Model Fitting: Generalized Linear Models


Explore the Data

To use box plots to explore the data:

  • Open the Ship data set.

    You can use box plots to explore how the ratio of Y to months varies according to the levels of the classification variables.

Figure 24.13 shows plots that indicate how the number of damage incidents per month varies with the explanatory variables. The Variable Transformation Wizard is used to create a new variable, IncidentsPerMonth, as the ratio of Y and months. The new variable was created by using the Y / X transformation from the Two Variable family of transformations. The Variable Transformation Wizard is described in further detail in Chapter 32: Variable Transformations.

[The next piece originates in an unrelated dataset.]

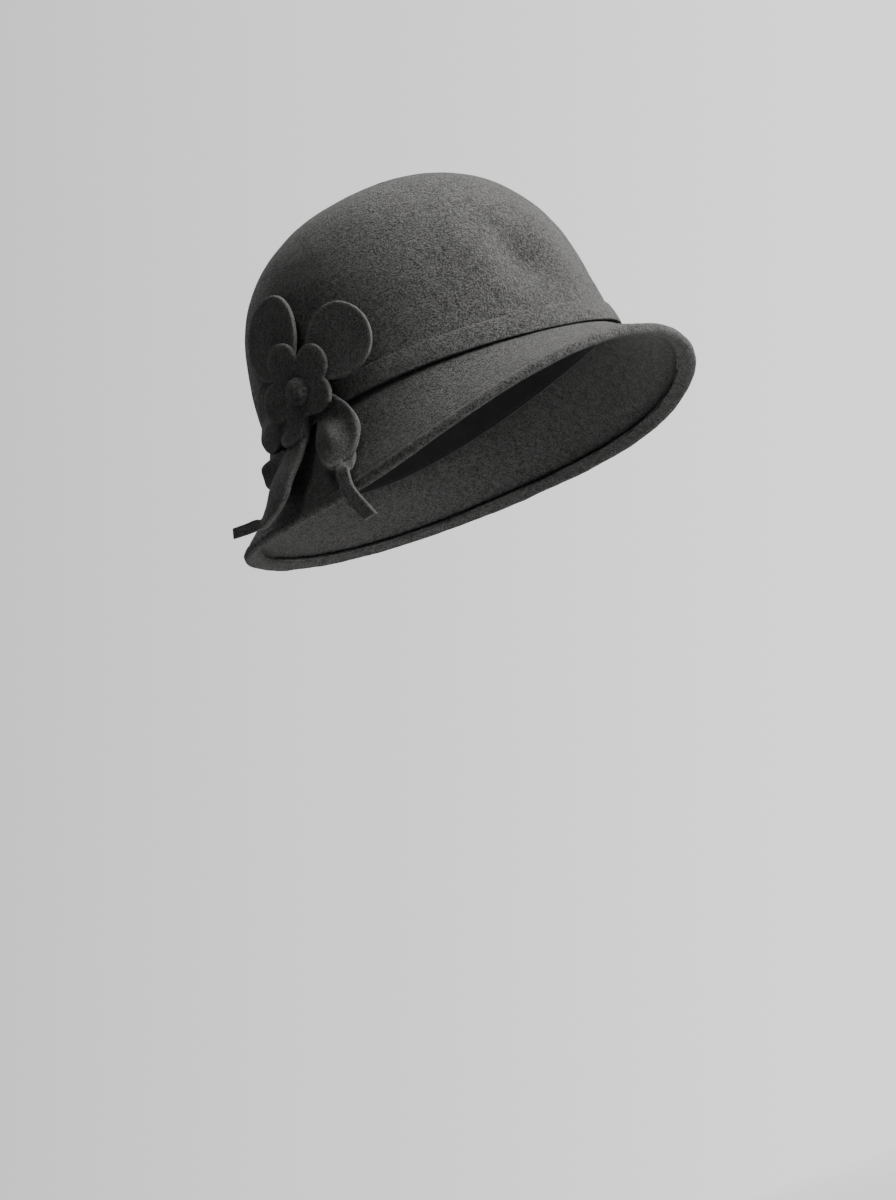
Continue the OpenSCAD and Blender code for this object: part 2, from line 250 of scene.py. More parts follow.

The three box plots indicate that the mean of IncidentsPerMonth is as follows:

  • highest for ships of Type e, and low for the other types

  • highest for ships constructed in the years 1970–74, and lowest for ships constructed in the years 1960–64

  • highest for ships that operated in the 1975–79 period, and lowest for ships that operated in the 1960–74 period

This preliminary analysis indicates that the main effects of type, year, and period are important in predicting IncidentsPerMonth. The next section creates a generalized linear model with these effects.

Figure 24.13: Incidents per Month, Grouped by Classification Variables

Incidents per Month, Grouped by Classification Variables